Mais ces scandales moraux heurtent-ils réellement nos convictions politiques ou représentent-ils de simples divertissements dignes de Closer dont nous, citoyens désabusés et lassés de débats interminables, sommes avides ? En effet, la manière dont les « affaires » sont exposées au grand public frôle bien souvent le scénario de NCIS, où chaque jour un nouvel épisode est diffusé, dévoilant une information supplémentaire au niveau d’importance et de fiabilité discutable – Après s’être fait offrir des costumes pour 48 500 euros, ne faudrait-il pas également s’intéresser aux montres de monsieur Fillon ? – dont la quête du buzz dépasse bien souvent l’information – En direct, Dominique Strauss-Kahn sortant du commissariat de Harlem, menotté et escorté par des policiers, mitraillé par les flashs d’une cinquantaine de photographes – et dont le remaniement par la prospérité en recherche d’extraordinaire touche parfois le ridicule – et si Mitterrand avait lui-même commandité son attentat en 1959 aux jardins de l’observatoire afin de rehausser sa cote de popularité ? A l’exposition théâtrale de ces scandales se conjugue le rire qu’ils déclenchent grâce à des émissions telles que les guignols de l’info, touche pas à mon poste ou morandini!, exaltant un public toujours plus friand de ces « affaires » croustillantes. Corriger les mœurs par le rire ou faire monter l’audience par l’exploitation de la curiosité malsaine du public, telle est la question.

Face à une telle évolution de la mentalité des électeurs, la question est de savoir si trop de moralisation ne risque pas de tuer la moralisation au sens propre. En inscrivant des règles éthiques dans une loi, on s’écarte de la morale qui se veut être une quête intérieure de la vertu, au profit d’une contrainte imposée de l’extérieure. Cela revient à pallier les défaillances morales des politiques par l’appareil législatif. Certes, cela empêche nos élus de manquer d’honnêteté, mais cela dissimule également leurs motivations profondes et nous rend inaptes à distinguer l’Homme dont les intentions sont pures, dont l’exemplarité est sincère, et celui pour qui elle est contrainte. Si l’on considère avec cette loi que seul le résultat compte, c’est-à-dire la soumission des politiques à la loi, et que l’intégrité réelle des acteurs passe au second plan, alors notre mode de pensée n’a finalement pas abandonné tout machiavélisme. Par ailleurs, la poursuite d’un idéal de transparence nous engouffre dans un voyeurisme outrancier et dans une « course au plus vertueux » comme la publication des déclarations du patrimoine de nos ministres a pu en témoigner. « Demain j’enlève le bas » a affirmé Gilbert Collard pour pointer du doigt la mise à nu imposée aux ministres par cet exercice. Revendiqué comme un droit fondamental, l’accès à l’information repousse chaque jour ses limites, appuyé par les réseaux sociaux qui contribuent à nous submerger de données plus ou moins fiables et bénéfiques à l’ordre public. Pour ne pas que transparence devienne synonyme d’exhibitionnisme, et que morale devienne synonyme d’oppression, la moralisation doit donc être maniée avec beaucoup de précaution.

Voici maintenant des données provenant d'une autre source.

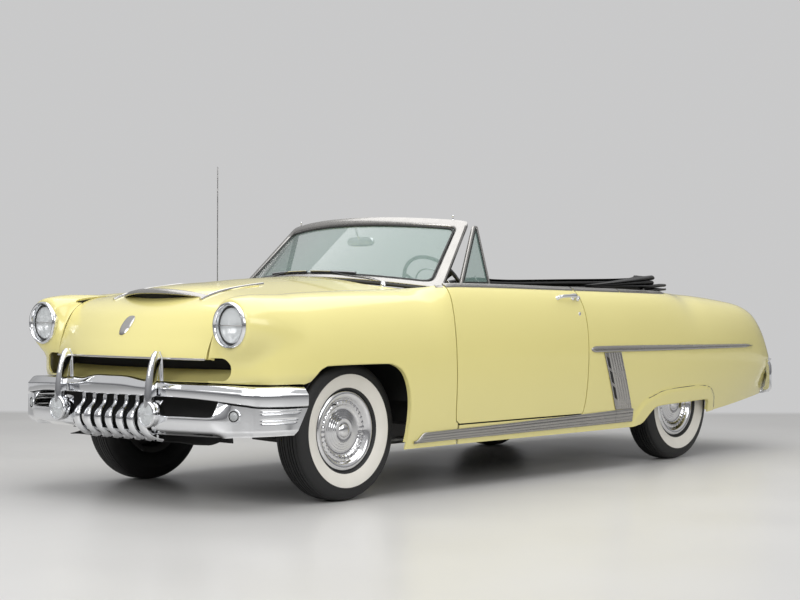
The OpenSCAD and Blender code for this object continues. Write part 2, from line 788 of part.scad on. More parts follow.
// A tyre's section: [radius, distance out from its middle], round one side
TYRE = [
    [202, 62], [214, 74], [245, 87], [280, 90], [308, 86], [330, 76], [341, 62], [345, 40], [345, 0]
];
module tyre() {
    half_w = tyre_w / 2;
    scale_w = half_w / 90;
    side = [for (p = TYRE) [p[0] * tyre_r / 345, p[1] * scale_w]];
    inner = [for (i = [len(side) - 2 : -1 : 0]) [side[i][0], -side[i][1]]];
    color(rubber) rotate([0, 90, 0]) rotate_extrude() polygon(concat(side, inner));
}
module wheel() {
    color(chrome) rotate([0, 90, 0]) rotate_extrude() polygon([
        [0, 66], [40, 66], [60, 44], [110, 40], [150, 58], [180, 62], [194, 70], [200, 70],
        [200, 62], [172, 56], [168, 10], [172, -56], [200, -62], [200, -70], [165, -66], [158, -10],
        [158, 20], [60, 10], [0, 10]]);
}

module at_wheel(track, y) {
    placed() translate([track / 2, y, tyre_r]) children();
}
module at_wheel_right(track, y) {
    right_hand() at_wheel(track, y) children();
}
module tyre_front_left() { at_wheel(front_track, front_axle) tyre(); }
module tyre_front_right() { at_wheel_right(front_track, front_axle) tyre(); }
module tyre_rear_left() { at_wheel(rear_track, rear_axle) tyre(); }
module tyre_rear_right() { at_wheel_right(rear_track, rear_axle) tyre(); }
module wheel_front_left() { at_wheel(front_track, front_axle) wheel(); }
module wheel_front_right() { at_wheel_right(front_track, front_axle) wheel(); }
module wheel_rear_left() { at_wheel(rear_track, rear_axle) wheel(); }
module wheel_rear_right() { at_wheel_right(rear_track, rear_axle) wheel(); }

frame();
floor();
rockers();
cowl();
front_fender_left();
front_fender_right();
radiator();
front_bumper();
bumper_guards();
lower_grille();
headlamps();
windshield_frame();
windshield_glass();
rear_quarter_left();
rear_quarter_right();
rear_deck();
rear_bumper();
plate_bracket();
tail_lamps();
dashboard();
steering_column();
front_seat();
seat_back_left();
seat_back_right();
rear_seat();
folded_top();
engine();
rear_axle();
front_suspension();
exhaust();
fuel_tank();
aerial();
rear_view_mirror();
door_left();
door_right();
vent_window_left();
vent_window_right();
hood();
hood_scoop();
trunk_lid();
steering_wheel();
knuckle_left();
knuckle_right();
tyre_front_left();
tyre_front_right();
tyre_rear_left();
tyre_rear_right();
wheel_front_left();
wheel_front_right();
wheel_rear_left();
wheel_rear_right();
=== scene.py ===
"""A two-door convertible car of the early 1950s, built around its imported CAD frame.
Metres. The front faces -Y, the car's left side is +X and the floor is Z = 0."""
import json
import math
import bpy
import numpy as np
from mathutils import Matrix, Vector

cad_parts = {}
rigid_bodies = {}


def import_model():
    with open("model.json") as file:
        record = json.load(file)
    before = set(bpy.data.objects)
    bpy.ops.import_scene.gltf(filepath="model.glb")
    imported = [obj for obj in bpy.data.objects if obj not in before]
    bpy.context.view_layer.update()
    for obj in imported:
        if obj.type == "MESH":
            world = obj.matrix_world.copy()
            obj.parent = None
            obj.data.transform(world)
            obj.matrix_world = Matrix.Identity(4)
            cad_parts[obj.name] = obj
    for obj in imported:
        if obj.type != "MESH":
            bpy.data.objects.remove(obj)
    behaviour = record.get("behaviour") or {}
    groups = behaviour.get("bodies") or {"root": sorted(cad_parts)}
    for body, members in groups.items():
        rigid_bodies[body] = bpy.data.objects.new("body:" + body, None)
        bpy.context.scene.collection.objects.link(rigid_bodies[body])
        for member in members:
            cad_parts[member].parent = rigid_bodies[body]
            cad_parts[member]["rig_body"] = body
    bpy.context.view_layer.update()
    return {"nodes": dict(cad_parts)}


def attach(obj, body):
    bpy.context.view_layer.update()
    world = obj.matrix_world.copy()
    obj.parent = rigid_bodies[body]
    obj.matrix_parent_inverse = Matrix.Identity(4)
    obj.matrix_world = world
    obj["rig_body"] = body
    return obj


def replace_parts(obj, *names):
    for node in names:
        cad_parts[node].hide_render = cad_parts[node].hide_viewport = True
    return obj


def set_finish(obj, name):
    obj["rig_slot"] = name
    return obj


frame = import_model()
MID = -0.150  # the middle of the wheelbase, from the middle of the car
A = np.array


# ---------------------------------------------------------------- materials
def tree(name):
    m = bpy.data.materials.new(name)
    m.use_nodes = True
    t = m.node_tree
    return m, t, t.nodes["Principled BSDF"]


def node(t, kind, **sets):
    n = t.nodes.new(kind)
    for k, v in sets.items():
        if k in n.inputs:
            n.inputs[k].default_value = v
        else:
            setattr(n, k, v)
    return n


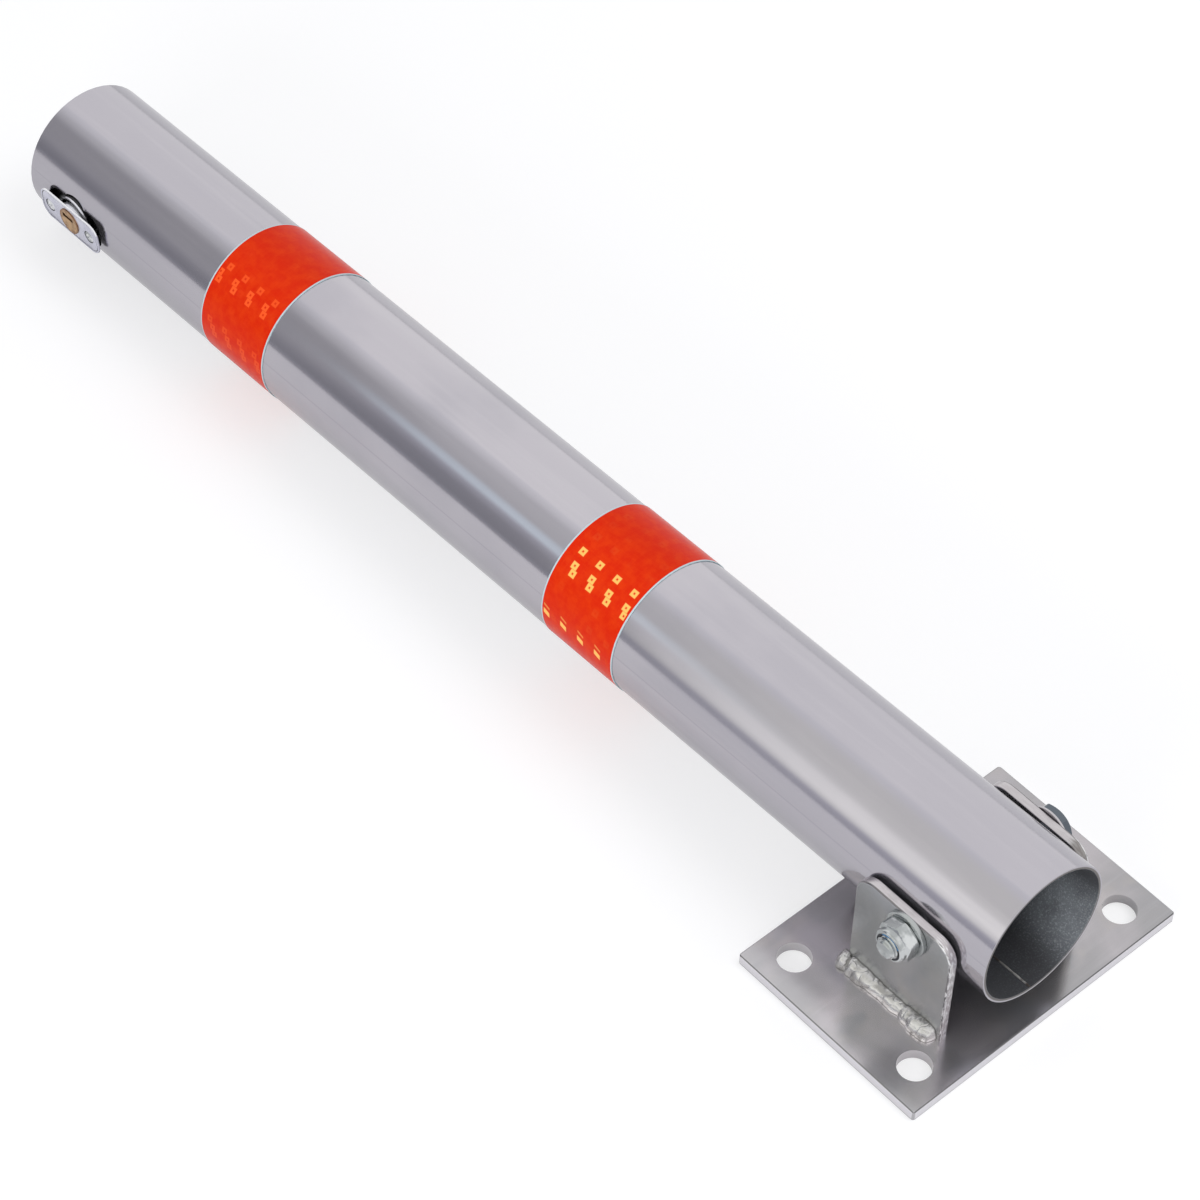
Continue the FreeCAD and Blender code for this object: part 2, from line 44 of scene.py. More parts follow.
import math
from dataclasses import dataclass, field
from enum import Enum

import bmesh
import bpy
from mathutils import Matrix, Vector, geometry, noise

LOG = logging.getLogger("bollard")
MM = 0.001
MERGE = 1e-7
Color = tuple[float, float, float, float]
Triple = tuple[float, float, float]
EdgePoint = tuple[float, float, float, float]
Socket = bpy.types.NodeSocket


class Slot(Enum):
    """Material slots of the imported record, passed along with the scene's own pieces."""

    PLATE = "plate_steel"
    WELD = "weld_metal"
    FASTENER = "zinc_fastener"
    TUBE = "galvanised_steel"
    LOCK = "lock_zinc"


class Body(Enum):
    """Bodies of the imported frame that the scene's own pieces ride on."""

    BASE = "base"
    POST = "post"


@dataclass(frozen=True)
class PostFrame:
    """Where the folded post's own axis lies in the row frame."""

    pivot: Triple = (10.8 * MM, -5.3 * MM, 62.5017 * MM)
    tilt: float = math.radians(2.0861)

    def matrix(self) -> Matrix:
        """Matrix from the post's own frame, X along the axis from the pivot, to the row frame."""
        return Matrix.Translation(Vector(self.pivot)) @ Matrix.Rotation(-self.tilt, 4, "Y")

    def place(self, point: Vector) -> Vector:
        """Row-frame place of a point in the post's own frame.

        Args:
            point: A point in metres, X along the post from the pivot.

        Returns:
            The same point in the row frame.
        """
        return self.matrix() @ point


POST = PostFrame()


@dataclass(frozen=True)
class HingeLine:
    """Sizes along the hinge bolt, measured from the post's axis, -Y towards the nut."""

    bolt_r: float = 6.0 * MM
    flats: float = 19.0 * MM
    nut_seat: float = -46.8 * MM
    head_seat: float = 46.5 * MM
    near_ear_outer: float = -44.3 * MM
    far_ear_outer: float = 45.3 * MM

    def at(self, x: float, y: float, z: float) -> Vector:
        """Row-frame place of a point given from the hinge's middle."""
        return Vector(POST.pivot) + Vector((x, y, z))

    def turned(self, radius: float, angle: float, y: float) -> Vector:
        """Row-frame place of a point on a circle about the bolt, from +X towards +Z."""
        return self.at(radius * math.cos(angle), y, radius * math.sin(angle))


HINGE = HingeLine()


@dataclass(frozen=True)
class LockFrame:
    """The lock's own frame: along the tube, up its side and out of it, from the tube's axis."""

    centre: Triple = (-624.4787 * MM, -5.3 * MM, 39.3617 * MM)
    along: Triple = (0.99933724, 0.0, 0.03640155)
    up: Triple = (-0.0363208, -0.0662739, 0.9971402)
    out: Triple = (0.0024124, -0.9978015, -0.0662300)
    back: float = 40.3 * MM
    front: float = 41.5 * MM

    def matrix(self) -> Matrix:
        """Matrix from the lock's frame to the row frame."""
        turn = Matrix((self.along, self.up, self.out)).transposed().to_4x4()
        return Matrix.Translation(Vector(self.centre)) @ turn

    def at(self, u: float, v: float, w: float) -> Vector:
        """Row-frame place of a point in the lock's frame."""
        return self.matrix() @ Vector((u, v, w))


LOCK = LockFrame()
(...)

Alors faut-il laisser la morale s’immiscer en politique, faut-il l’en empêcher ?
Je pense qu’une distinction entre « faute morale » et « infraction à la loi » doit être tracée. La morale est une notion relative aux valeurs de chacun, qu’il faut laisser à la libre appréciation de chacun. L’unique chose que la société est en mesure d’exiger des élus, c’est le respect de la loi. Si l’infraction à la loi est condamnable, le défaut moral est seulement critiquable. S’il est du ressort des tribunaux de juger l’infraction à la loi, c’est en revanche aux électeurs qu’il revient de juger de l’importance de la faute morale d’un candidat, qu’ils peuvent décider de sanctionner par leur vote. Dès lors, un élu peut accumuler les maîtresses et dissimuler ses fils cachés obtenus avec chacune d’elles s’il assume correctement son devoir en œuvrant efficacement pour la France, mais il est inacceptable qu’il fasse acte de corruption, trafic d’influence, détournement de fonds, ou tout autre fait contrevenant à la législation. Alors non, à mon sens la morale ne doit pas s’immiscer en politique et l’intitulé de la récente loi de « moralisation de la vie publique », qui en réalité ne traite pas de morale mais codifie des sujets sensibles tels que les emplois familiaux ou les réserves parlementaires, devrait être transformé en loi « d’encadrement des fonctions politiques ». Seule la loi et la déontologie le peuvent, car dans une période de discrédit général, où beaucoup pensent utopique la perspective de trouver des candidats à la fois doués, dévoués pour leur pays et honnêtes, il est indispensable de briser l’image de l’homme politique intouchable en assurant une réglementation lisible, de laquelle aucun homme politique ne peut être exempté et dont les sanctions en cas d’infraction sont clairement définies.